3)       (high) an ability to communicate effectively with a range of audiences. Effective communication, managing team-dynamics, and documentation is heavily emphasized and evaluated through team project efforts and team presentations.

4)       (medium) an ability to recognize ethical and professional responsibilities in engineering situations and make informed judgments, which must consider the impact of engineering solutions in global, economic, environmental, and societal contexts. We discuss the tradeoffs in different engineering approaches and the greater societal consequences of developing VLSI systems.

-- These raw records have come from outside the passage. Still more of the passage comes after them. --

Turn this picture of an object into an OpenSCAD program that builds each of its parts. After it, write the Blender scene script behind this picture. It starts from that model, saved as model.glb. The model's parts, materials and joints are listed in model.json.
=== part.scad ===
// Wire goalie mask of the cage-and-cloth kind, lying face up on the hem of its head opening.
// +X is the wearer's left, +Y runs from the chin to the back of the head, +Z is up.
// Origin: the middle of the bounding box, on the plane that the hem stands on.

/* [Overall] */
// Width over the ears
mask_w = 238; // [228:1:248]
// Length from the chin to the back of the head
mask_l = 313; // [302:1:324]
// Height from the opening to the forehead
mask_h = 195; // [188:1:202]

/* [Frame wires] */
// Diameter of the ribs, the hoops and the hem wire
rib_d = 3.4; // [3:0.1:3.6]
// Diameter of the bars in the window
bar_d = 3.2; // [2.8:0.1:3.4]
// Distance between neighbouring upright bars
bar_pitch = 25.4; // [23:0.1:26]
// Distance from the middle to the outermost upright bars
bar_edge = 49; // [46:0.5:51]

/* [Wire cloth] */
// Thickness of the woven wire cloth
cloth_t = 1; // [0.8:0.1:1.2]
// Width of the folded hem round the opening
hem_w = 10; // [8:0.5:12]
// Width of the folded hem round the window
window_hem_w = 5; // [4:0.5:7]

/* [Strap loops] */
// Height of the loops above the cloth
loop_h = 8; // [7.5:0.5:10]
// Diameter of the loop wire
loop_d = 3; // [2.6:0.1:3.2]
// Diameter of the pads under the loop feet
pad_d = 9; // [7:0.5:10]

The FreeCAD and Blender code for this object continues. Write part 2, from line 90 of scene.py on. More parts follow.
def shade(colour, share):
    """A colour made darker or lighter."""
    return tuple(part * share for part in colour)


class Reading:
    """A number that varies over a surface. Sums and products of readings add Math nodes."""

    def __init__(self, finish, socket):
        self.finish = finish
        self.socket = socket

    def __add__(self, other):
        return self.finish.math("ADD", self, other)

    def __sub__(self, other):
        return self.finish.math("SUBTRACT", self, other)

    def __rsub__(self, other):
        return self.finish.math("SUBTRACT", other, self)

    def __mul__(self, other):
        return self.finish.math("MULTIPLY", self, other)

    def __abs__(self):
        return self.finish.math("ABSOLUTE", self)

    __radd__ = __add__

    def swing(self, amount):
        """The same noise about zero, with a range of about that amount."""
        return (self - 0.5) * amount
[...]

5)       (high) an ability to function effectively on a team whose members together provide leadership, create a collaborative and inclusive environment, establish goals, plan tasks, and meet objectives.Team projects are a major component of this course, and seek to foster a collaborative, inclusive environment even in a competitive design situation. Students effectiveness with social media will be leveraged to encourage discussions on the online discussion boards, incentivised by bonus credits.

6)       (high) an ability to develop and conduct appropriate experimentation, analyze and interpret data, and use engineering judgment to draw conclusions. Each of the CAD projects require a significant amount of experimentation, evaluation of resulting simulation data and judgement to determine the optimal choices for design.

7)       (high) an ability to acquire and apply new knowledge as needed, using appropriate learning strategies. The lectures and CAD assignments are co-designed to effectively train students to continually translate newly learned concepts into actual designs.